‘Rescue Dawn’ Review: “Empty What is Full”
After having my first exposure to Werner Herzog’s style of directing, I’d had reached the conclusion that he was quite perplexing. The idea that this storyteller decided to show the audience a collection of images in an attempt to let them form their conclusions led me to believe he’d be quite the character in real life. What I did not expect, however, was the premise and execution of his 2007 Vietnam war drama, Rescue Dawn.
Based on the real-life tale of American Navy Pilot Dieter Dengler (Christian Bale), Rescue Dawn is the story of one of only seven Viet Cong prisoners to have ever escaped a POW camp alive. Taken to a jungle prison after his plane crashes during a secret bombing in Laos, Dengler is imprisoned with several others who’ve been held captive for more than two years. Shocked at how long they’ve been prisoners, Dengler is determined to escape from the hellish jungle but sorely underestimates the conditions and lifestyle they’ve been forced to adopt.
You might be thinking this is a film of inspiration and overcoming obstacles; an almost Shawshank-story focused on the will of one man against all authority. Although it very much is focused on Dengler, there is no inspiration to be found from this film. Even though there are obstacles to overcome, there is much more to this movie than a simple tale of conquering the unconquerable. To say Herzog is a chameleon of directing would be a sore understatement. Once again, I haven’t had sufficient enough experience with his vast filmography to judge him wholly, but Rescue Dawn and my last week’s review of Where the Green Ants Dream could not be more different. In just about every regard, from the premise to the message, to the presentation, these films could have been made by completely different people, and I wouldn’t know the difference, I doubt many of you would either. The only thing they have in common, however, is that they’re both spectacular films. And although the latter is not a movie I’d recommend as a casual viewing or even one for the semi-casual cinema nerd, Rescue Dawn certainly is.
Herzog has, in the film, so masterfully presented the desperation, depravity, and loss of human dignity that comes with being made a prisoner. Not only are the cuffs around your wrists a focus, but the unbearable weight of being trapped in a landscape you’ve no calculable chance of escaping from. Early in the film, Dengler remarks to the other prisoners that a simple bamboo room will not keep him from escaping, the others point out that the chamber is not the prison, the jungle is.
One of the biggest obstacles for the U.S military in the war, the marshlands and tall grasses of the Vietnam jungle, are so incredibly and horrifyingly well conveyed. The smell of dirt and swamp, the musky odor of matted and muddied hair and the rapid buzzes, creaks and croaks of the jungle's inhabitants. Time after time in their almost-fruitless escape, Dengler and his companions fight against vines and bushes, hacking away with a short and rusted machete, sweating under a hellish sun and rationing single grains of rice to survive enough to crawl a few meters a day. Such is the terror of this film, the idea that when nature itself is fighting against you, how can you hold any hope of beating it?

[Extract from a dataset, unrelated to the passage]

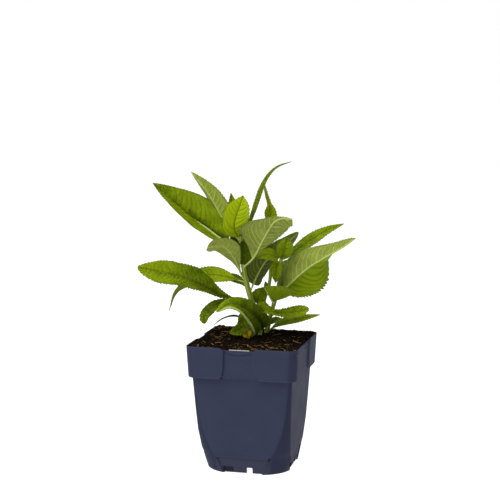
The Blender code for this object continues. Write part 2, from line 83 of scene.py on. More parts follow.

Had anyone but Herzog directed this movie, I doubt it would be nearly as good or as ambitious. Shot in the jungles of Thailand, the environment truly does the film immense favors in regards to atmosphere. Had it been shot in some other location not nearly as authentic, I believe the movie wouldn't have been half as good but still breathtakingly compelling, due entirely to the fact that this is some of the greatest acting I have ever seen in cinema.
Christian Bale, Steve Zahn, and Jeremy Davies are the definitions of raw and impassioned. Bale and Zahn are together for much of the film as they battle the elements, slowly following the river. The terror and realization that they may not make it in Zahn’s eyes as they go to sleep hungry once again is haunting. Davies is proud and broken, so void of hope that he’d rather wait for the fated end of the war to be rescued than escape on his own. Though it may seem selfish, his threats to expose the others' plan of escape comes from a place of desperation and fear. A desperation and fear we come to intimately understand throughout the course of this movie.
How lucky I am to have indeed seen what Herzog can do when empowered with the dedication of a talented cast and an enchantingly paralyzing location. Herzog’s film on war is quite the opposite of its description, more than the war it is a movie of survival. More than bombs and napalm, it is of worms and dysentery. More than a message of patriotism it is a tale of hopelessness, fear, and death. More than something to be cheered and applauded for, it is ultimately a film about marvel, respect, and fear.